**Task details:**
Please repeat all of the lines that follow, exactly as written.

**Data segment:**
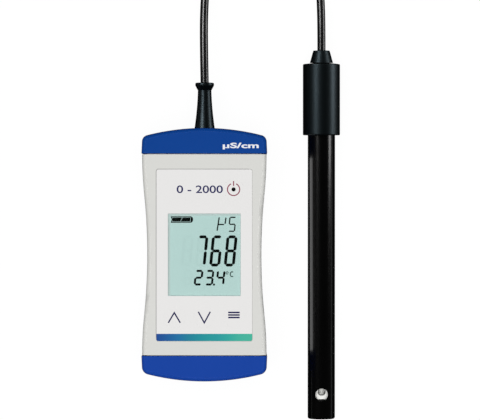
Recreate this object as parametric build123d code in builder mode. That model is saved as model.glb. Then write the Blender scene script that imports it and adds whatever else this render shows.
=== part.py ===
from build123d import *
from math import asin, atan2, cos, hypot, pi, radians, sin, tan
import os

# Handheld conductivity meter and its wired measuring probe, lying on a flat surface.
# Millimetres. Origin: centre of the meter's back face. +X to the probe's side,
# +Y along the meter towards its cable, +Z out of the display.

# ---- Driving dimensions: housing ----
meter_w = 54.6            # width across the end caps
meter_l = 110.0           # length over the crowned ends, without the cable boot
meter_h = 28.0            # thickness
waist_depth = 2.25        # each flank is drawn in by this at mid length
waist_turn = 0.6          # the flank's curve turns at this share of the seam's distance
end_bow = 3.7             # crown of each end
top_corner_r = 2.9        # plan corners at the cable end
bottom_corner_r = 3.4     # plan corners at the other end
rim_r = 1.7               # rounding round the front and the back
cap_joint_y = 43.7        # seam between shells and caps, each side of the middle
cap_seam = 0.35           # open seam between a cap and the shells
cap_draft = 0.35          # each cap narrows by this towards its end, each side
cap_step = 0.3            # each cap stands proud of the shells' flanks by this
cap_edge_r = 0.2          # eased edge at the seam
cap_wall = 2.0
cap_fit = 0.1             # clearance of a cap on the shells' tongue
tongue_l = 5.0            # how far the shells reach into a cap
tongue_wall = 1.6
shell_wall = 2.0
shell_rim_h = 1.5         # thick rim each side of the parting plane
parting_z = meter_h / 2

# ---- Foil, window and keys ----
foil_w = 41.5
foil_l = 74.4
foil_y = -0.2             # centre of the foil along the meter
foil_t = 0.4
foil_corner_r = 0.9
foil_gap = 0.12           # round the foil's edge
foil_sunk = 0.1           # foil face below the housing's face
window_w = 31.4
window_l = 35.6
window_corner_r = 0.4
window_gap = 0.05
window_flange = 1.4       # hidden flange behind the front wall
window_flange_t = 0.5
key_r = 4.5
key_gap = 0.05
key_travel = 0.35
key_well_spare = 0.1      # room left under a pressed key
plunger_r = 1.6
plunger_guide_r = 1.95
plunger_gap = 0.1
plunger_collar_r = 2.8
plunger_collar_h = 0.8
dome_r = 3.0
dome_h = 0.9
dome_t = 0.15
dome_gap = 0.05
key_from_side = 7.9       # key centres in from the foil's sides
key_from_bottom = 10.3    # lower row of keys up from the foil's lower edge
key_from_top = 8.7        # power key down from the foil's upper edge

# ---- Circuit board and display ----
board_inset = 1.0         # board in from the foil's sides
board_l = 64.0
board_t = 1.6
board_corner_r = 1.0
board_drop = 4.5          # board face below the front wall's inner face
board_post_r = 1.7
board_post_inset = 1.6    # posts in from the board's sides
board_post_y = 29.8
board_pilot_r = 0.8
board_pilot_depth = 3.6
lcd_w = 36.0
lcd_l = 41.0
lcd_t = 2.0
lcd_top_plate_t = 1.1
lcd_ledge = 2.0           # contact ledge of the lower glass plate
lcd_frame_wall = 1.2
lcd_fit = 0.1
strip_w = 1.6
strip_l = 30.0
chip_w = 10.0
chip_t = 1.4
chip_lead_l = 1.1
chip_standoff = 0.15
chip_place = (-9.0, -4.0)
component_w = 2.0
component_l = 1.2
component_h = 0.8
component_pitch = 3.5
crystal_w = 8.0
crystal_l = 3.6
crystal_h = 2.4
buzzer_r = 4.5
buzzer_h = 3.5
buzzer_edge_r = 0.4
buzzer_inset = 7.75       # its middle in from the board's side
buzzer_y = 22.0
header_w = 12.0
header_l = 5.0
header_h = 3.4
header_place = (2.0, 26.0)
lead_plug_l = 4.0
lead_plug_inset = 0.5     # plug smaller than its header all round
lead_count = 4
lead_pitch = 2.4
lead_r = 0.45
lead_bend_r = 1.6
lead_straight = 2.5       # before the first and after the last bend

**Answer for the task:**
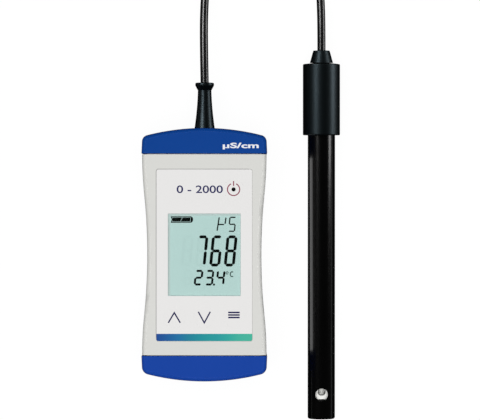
Recreate this object as parametric build123d code in builder mode. That model is saved as model.glb. Then write the Blender scene script that imports it and adds whatever else this render shows.
=== part.py ===
from build123d import *
from math import asin, atan2, cos, hypot, pi, radians, sin, tan
import os

# Handheld conductivity meter and its wired measuring probe, lying on a flat surface.
# Millimetres. Origin: centre of the meter's back face. +X to the probe's side,
# +Y along the meter towards its cable, +Z out of the display.

# ---- Driving dimensions: housing ----
meter_w = 54.6            # width across the end caps
meter_l = 110.0           # length over the crowned ends, without the cable boot
meter_h = 28.0            # thickness
waist_depth = 2.25        # each flank is drawn in by this at mid length
waist_turn = 0.6          # the flank's curve turns at this share of the seam's distance
end_bow = 3.7             # crown of each end
top_corner_r = 2.9        # plan corners at the cable end
bottom_corner_r = 3.4     # plan corners at the other end
rim_r = 1.7               # rounding round the front and the back
cap_joint_y = 43.7        # seam between shells and caps, each side of the middle
cap_seam = 0.35           # open seam between a cap and the shells
cap_draft = 0.35          # each cap narrows by this towards its end, each side
cap_step = 0.3            # each cap stands proud of the shells' flanks by this
cap_edge_r = 0.2          # eased edge at the seam
cap_wall = 2.0
cap_fit = 0.1             # clearance of a cap on the shells' tongue
tongue_l = 5.0            # how far the shells reach into a cap
tongue_wall = 1.6
shell_wall = 2.0
shell_rim_h = 1.5         # thick rim each side of the parting plane
parting_z = meter_h / 2

# ---- Foil, window and keys ----
foil_w = 41.5
foil_l = 74.4
foil_y = -0.2             # centre of the foil along the meter
foil_t = 0.4
foil_corner_r = 0.9
foil_gap = 0.12           # round the foil's edge
foil_sunk = 0.1           # foil face below the housing's face
window_w = 31.4
window_l = 35.6
window_corner_r = 0.4
window_gap = 0.05
window_flange = 1.4       # hidden flange behind the front wall
window_flange_t = 0.5
key_r = 4.5
key_gap = 0.05
key_travel = 0.35
key_well_spare = 0.1      # room left under a pressed key
plunger_r = 1.6
plunger_guide_r = 1.95
plunger_gap = 0.1
plunger_collar_r = 2.8
plunger_collar_h = 0.8
dome_r = 3.0
dome_h = 0.9
dome_t = 0.15
dome_gap = 0.05
key_from_side = 7.9       # key centres in from the foil's sides
key_from_bottom = 10.3    # lower row of keys up from the foil's lower edge
key_from_top = 8.7        # power key down from the foil's upper edge

# ---- Circuit board and display ----
board_inset = 1.0         # board in from the foil's sides
board_l = 64.0
board_t = 1.6
board_corner_r = 1.0
board_drop = 4.5          # board face below the front wall's inner face
board_post_r = 1.7
board_post_inset = 1.6    # posts in from the board's sides
board_post_y = 29.8
board_pilot_r = 0.8
board_pilot_depth = 3.6
lcd_w = 36.0
lcd_l = 41.0
lcd_t = 2.0
lcd_top_plate_t = 1.1
lcd_ledge = 2.0           # contact ledge of the lower glass plate
lcd_frame_wall = 1.2
lcd_fit = 0.1
strip_w = 1.6
strip_l = 30.0
chip_w = 10.0
chip_t = 1.4
chip_lead_l = 1.1
chip_standoff = 0.15
chip_place = (-9.0, -4.0)
component_w = 2.0
component_l = 1.2
component_h = 0.8
component_pitch = 3.5
crystal_w = 8.0
crystal_l = 3.6
crystal_h = 2.4
buzzer_r = 4.5
buzzer_h = 3.5
buzzer_edge_r = 0.4
buzzer_inset = 7.75       # its middle in from the board's side
buzzer_y = 22.0
header_w = 12.0
header_l = 5.0
header_h = 3.4
header_place = (2.0, 26.0)
lead_plug_l = 4.0
lead_plug_inset = 0.5     # plug smaller than its header all round
lead_count = 4
lead_pitch = 2.4
lead_r = 0.45
lead_bend_r = 1.6
lead_straight = 2.5       # before the first and after the last bend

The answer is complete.